Quant aux chanteurs, dont certains que je suis depuis un moment au CRR, la qualité de la préparation qui s'étend, au delà du projet, sur des années de pratique (et de concerts !) de ce répertoire, montre des effets très impressionnants : tous montrent une sensibilité au verbe et des qualités très précises dans la réalisation des gestes vocaux (et scéniques) expressifs. Si Julie Dollat (Thisbé) brille par la beauté de son instrument (un soprano éclatant), je suis tout particulièrement impressionné par Alexandre Jamar (Orphée) qui conjugue idéalement rondeur, clarté et intentions expressives.
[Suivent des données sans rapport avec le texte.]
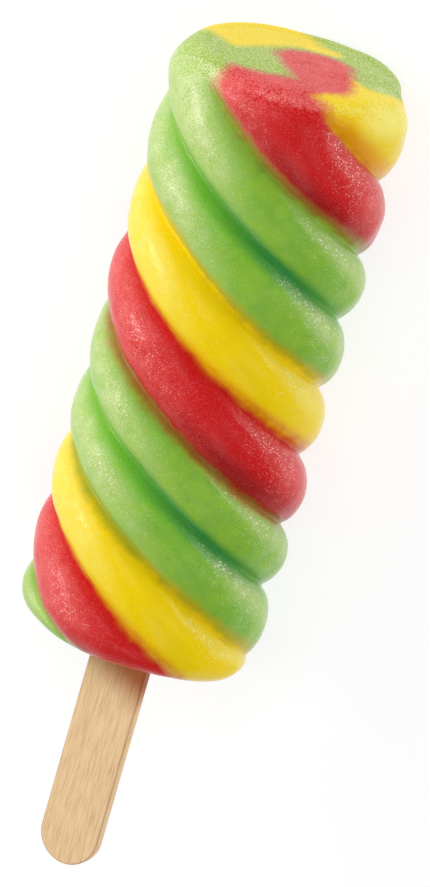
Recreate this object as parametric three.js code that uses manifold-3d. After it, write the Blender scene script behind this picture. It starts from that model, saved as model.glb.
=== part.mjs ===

Gaël Lefèvre, déjà très apprécié pour sa netteté de trait et d'expression dans des tragédies en musique (Penthée de Philippe d'Orléans, récemment, où figurait aussi Sébastien Tonnel), propose des Pyrame et Pluton davantage centrés sur le juste poids du texte que sur la seule beauté vocale (voix franche et naturelle au demeurant, que j'aime beaucoup, idéale pour ces formats de proximité). Kyungna Ko (narratrice d'Orphée) confirme son abattage considérable, y compris dans un « rôle » de récitante : la voix est pourtant très fondue, assez mate et charpentée, mais l'engagement verbal fend spectaculairement cette armature technique peut-être plus typée XIXe que chez ses camarades, toujours impressionnante. Pour finir Sébastien Tonnel, narrateur pour Pyrame & Thisbé (basse-taille) manifeste aussi de belles intentions ; je serais assez tenté de l'entendre dans des tessitures plus hautes, vu la confidentialité des graves et la très belle clarté du médium, qui favorise par ailleurs ses élans expressifs.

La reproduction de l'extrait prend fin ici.